In 2001 Lafarge acquired the assets of Commonwealth Development Corporation (CDC). In 2015, the parent company Lafarge, the French giant, merged with Holcim, a Swiss company, to become the most advanced building materials supplier and construction solutions provider in the world.
New kid on the block Dangote Quarries is the second largest producer with 770,620mt while the output for Zambezi Portland in Ndola is 361,695mt.
Dangote is credited for changing the cement industry landscape in Zambia since its entry in 2015. It has become the fastest-growing and leading cement producer in Zambia, with an installed production capacity of 1.5 million tonnes per annum.
The arrival of the company owned by Nigerian billionaire Aliko Dangote ended the long wait experienced by customers who want to buy cement and near monopoly of Lafarge.
Dangote started selling its cement on the Zambian market in July 2015 with sales increasing exponentially in the first full calendar year of operations in 2016.
“This growth can be attributed to the high quality cement produced and sold by Dangote,” says public and media relations manager Katongo Chilufya.
Ms Chilufya says every bag of Dangote cement represents a rigorous process of quality analysis and fine-tuning to ensure that customers have an experience with cement like never seen before in the country.
She says Dangote became the first plant in Zambia to install vertical roller mills (VRM) which are a modern-day replacement for ball mills. VRMs provide higher output, better quality consistency and lower specific power consumption.
“At the helm of quality control process is the highly automated robo-lab, an unmanned quality assurance process that samples, analyses and produces high precision results of all raw materials, intermediary products and cement. The cement plant has its own power plant, which produces 30MW of power,” Ms Chilufya says.
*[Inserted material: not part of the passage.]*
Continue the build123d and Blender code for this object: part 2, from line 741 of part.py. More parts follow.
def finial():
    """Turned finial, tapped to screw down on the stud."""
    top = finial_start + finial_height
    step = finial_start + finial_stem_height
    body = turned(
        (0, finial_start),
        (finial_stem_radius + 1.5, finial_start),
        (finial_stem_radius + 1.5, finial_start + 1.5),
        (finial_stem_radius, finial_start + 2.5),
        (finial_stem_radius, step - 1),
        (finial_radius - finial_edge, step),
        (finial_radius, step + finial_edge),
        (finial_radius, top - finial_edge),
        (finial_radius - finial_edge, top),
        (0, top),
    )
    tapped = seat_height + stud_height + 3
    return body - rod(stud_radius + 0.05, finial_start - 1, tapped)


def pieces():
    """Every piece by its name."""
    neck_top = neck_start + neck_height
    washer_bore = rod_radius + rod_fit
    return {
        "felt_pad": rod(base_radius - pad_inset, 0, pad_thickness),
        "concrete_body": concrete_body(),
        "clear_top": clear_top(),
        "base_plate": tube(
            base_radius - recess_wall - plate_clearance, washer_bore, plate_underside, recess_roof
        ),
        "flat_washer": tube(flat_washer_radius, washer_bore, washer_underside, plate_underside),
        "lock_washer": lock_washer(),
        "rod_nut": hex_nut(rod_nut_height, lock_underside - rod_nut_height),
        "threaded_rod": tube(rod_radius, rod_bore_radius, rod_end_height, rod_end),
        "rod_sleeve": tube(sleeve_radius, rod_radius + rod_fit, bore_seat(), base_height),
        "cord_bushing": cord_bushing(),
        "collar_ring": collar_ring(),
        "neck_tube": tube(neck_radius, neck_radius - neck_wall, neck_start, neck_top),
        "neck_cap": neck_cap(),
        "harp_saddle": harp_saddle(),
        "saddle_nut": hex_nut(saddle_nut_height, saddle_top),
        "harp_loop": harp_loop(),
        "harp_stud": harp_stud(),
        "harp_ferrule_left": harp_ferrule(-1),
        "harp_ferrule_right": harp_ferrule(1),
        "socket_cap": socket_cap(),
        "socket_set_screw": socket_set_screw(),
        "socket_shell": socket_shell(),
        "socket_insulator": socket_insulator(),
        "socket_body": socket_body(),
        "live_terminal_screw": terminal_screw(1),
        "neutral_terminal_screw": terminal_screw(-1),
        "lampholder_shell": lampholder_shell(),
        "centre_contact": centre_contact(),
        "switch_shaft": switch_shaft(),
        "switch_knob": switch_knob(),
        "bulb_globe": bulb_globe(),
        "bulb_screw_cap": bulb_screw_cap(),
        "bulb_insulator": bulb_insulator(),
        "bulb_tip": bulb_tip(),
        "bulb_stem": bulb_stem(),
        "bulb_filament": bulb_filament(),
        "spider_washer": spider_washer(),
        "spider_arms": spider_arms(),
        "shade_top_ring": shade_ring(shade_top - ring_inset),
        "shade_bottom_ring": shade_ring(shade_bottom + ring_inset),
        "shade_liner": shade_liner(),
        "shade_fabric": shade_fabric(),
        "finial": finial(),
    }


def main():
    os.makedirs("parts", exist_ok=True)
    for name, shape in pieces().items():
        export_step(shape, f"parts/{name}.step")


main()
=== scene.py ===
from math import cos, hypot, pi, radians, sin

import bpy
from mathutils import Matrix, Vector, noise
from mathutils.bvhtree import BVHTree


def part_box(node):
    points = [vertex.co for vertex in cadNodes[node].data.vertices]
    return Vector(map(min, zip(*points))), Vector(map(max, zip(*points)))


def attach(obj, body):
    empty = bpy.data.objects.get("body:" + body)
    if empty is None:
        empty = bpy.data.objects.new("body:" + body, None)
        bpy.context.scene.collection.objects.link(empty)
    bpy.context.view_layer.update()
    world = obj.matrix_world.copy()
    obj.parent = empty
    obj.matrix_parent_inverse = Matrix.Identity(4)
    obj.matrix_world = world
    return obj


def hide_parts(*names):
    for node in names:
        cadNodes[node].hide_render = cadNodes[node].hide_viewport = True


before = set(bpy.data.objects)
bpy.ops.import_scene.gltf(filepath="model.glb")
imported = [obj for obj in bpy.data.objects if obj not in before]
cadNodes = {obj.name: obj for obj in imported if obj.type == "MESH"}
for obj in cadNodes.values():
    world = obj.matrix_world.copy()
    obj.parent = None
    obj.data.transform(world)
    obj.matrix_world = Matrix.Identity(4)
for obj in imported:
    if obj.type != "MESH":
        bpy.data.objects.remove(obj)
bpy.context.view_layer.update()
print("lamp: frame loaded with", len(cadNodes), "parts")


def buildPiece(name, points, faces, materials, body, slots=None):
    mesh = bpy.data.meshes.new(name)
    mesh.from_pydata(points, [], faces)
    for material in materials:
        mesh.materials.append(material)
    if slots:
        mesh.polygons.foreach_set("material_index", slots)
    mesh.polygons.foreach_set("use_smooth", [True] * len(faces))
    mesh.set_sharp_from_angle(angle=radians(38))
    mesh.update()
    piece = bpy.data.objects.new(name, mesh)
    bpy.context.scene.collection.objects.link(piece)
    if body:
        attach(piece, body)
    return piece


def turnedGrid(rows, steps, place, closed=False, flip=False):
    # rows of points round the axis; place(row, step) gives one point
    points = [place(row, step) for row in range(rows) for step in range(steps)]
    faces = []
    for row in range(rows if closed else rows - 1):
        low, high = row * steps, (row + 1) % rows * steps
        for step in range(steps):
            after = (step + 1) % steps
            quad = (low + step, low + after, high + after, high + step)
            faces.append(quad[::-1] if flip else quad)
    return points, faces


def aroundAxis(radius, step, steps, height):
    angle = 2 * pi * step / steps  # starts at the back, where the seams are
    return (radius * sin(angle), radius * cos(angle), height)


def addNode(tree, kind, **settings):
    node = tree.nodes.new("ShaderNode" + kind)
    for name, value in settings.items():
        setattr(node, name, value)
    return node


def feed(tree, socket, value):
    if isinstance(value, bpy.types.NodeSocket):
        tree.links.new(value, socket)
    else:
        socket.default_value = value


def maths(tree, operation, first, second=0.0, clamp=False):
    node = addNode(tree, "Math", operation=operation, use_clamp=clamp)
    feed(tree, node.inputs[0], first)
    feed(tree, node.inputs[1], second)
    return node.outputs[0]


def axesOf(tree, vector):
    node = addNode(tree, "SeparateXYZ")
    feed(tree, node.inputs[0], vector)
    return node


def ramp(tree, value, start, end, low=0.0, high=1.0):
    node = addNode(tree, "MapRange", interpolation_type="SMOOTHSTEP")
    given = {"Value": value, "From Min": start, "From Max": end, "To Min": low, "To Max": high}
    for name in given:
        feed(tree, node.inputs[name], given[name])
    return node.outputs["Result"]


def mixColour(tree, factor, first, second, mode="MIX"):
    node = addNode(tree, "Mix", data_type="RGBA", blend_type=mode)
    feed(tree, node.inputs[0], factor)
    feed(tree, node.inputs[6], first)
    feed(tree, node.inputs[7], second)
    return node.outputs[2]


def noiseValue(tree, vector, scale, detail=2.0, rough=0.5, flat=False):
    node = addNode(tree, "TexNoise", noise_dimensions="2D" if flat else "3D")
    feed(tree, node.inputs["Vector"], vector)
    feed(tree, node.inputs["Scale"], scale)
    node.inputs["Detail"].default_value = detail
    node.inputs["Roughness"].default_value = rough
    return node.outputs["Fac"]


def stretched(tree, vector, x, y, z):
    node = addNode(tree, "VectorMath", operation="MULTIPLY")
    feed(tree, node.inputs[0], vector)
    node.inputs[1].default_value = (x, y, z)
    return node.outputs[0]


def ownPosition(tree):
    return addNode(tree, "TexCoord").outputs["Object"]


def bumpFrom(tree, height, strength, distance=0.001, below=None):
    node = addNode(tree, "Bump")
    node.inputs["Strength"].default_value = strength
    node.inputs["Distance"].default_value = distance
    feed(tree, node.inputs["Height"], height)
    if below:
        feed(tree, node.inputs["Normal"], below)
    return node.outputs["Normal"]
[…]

She adds that Dangote remains committed to producing the highest quality cement at the lowest workable cost. This is to ensure that all customers get the same magical experience on the first bag to the last bag they purchase.
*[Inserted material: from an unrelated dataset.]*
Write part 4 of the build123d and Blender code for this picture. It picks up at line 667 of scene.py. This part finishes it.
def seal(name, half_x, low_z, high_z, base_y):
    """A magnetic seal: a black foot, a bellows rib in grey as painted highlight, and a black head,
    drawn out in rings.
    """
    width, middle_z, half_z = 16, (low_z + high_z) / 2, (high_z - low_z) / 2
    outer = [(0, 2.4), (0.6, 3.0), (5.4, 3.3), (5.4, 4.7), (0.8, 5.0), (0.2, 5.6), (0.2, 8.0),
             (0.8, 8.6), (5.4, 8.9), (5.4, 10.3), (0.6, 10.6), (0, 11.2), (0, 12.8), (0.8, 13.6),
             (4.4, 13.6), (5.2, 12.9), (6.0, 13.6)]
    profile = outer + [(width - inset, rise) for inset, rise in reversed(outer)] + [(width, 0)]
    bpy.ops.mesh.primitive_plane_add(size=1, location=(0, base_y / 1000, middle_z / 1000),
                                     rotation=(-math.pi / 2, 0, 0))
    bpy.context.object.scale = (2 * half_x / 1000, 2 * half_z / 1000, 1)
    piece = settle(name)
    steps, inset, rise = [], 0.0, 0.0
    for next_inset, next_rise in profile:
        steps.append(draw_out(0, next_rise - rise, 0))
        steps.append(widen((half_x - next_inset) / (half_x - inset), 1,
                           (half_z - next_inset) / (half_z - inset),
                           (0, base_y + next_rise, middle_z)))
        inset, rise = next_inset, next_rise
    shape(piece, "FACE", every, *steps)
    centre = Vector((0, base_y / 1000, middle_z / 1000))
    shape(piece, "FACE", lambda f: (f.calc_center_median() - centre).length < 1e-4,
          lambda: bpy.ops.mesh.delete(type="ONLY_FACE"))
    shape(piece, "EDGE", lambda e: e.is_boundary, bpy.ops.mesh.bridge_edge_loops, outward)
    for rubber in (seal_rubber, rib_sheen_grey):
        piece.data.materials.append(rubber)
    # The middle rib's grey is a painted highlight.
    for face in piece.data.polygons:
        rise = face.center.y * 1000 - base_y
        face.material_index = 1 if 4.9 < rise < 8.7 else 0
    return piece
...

“Hence, we are a proud partner of the Zambian people and are here to stay as we build Zambia together,” she assures.
Scirocco Enterprises Limited in Lusaka, which trades as Oriental Quarries, produces between 50,000 and 100,000 tonnes per year.
Scirocco, which started manufacturing cement in December 2005, produces mostly for its own use and sells some in Lusaka to construction companies.
Scirocco Enterprises managing director Moustafa Saadi says his company sells less than 20 percent of its cement on the local market.
Mr Saadi says plans by Scirocco Enterprises to increase production were disrupted when Lafarge took legal action to have its mining licence revoked.
The company, based in Chilanga and has a 3.2MW substation, says increased competition has lowered prices as the coal has to be imported from Zimbabwe for its processing.
“The devaluation of the Kwacha has hit our costs due to the required importation of spares and consumables,” Mr Saadi says.
Zambia Revenue Authority (ZRA) senior economist – statistics and data management in the research and policy department, Mukuka Mulenga, says the compliance among cement companies has been largely good as is the case with most large taxpayers.
“Their compliance rates are well above 75 percent across all the tax types that they are registered for,” Mr Mulenga says.
He says ZRA does not charge a carbon tax to cement producers in the context of the environmental impact.
He, however, says the only carbon-related taxes paid by the companies relate to the use of motor vehicles within the existing legal framework.
“The Local Authorities are responsible for such environmental levies outside the carbon surtax on motor vehicles,” he says.
Indeed with Zambia aspiring to become a prosperous middle- income country by 2030, the availability of fairly priced cement will be cardinal for citizens’ access to decent accommodation.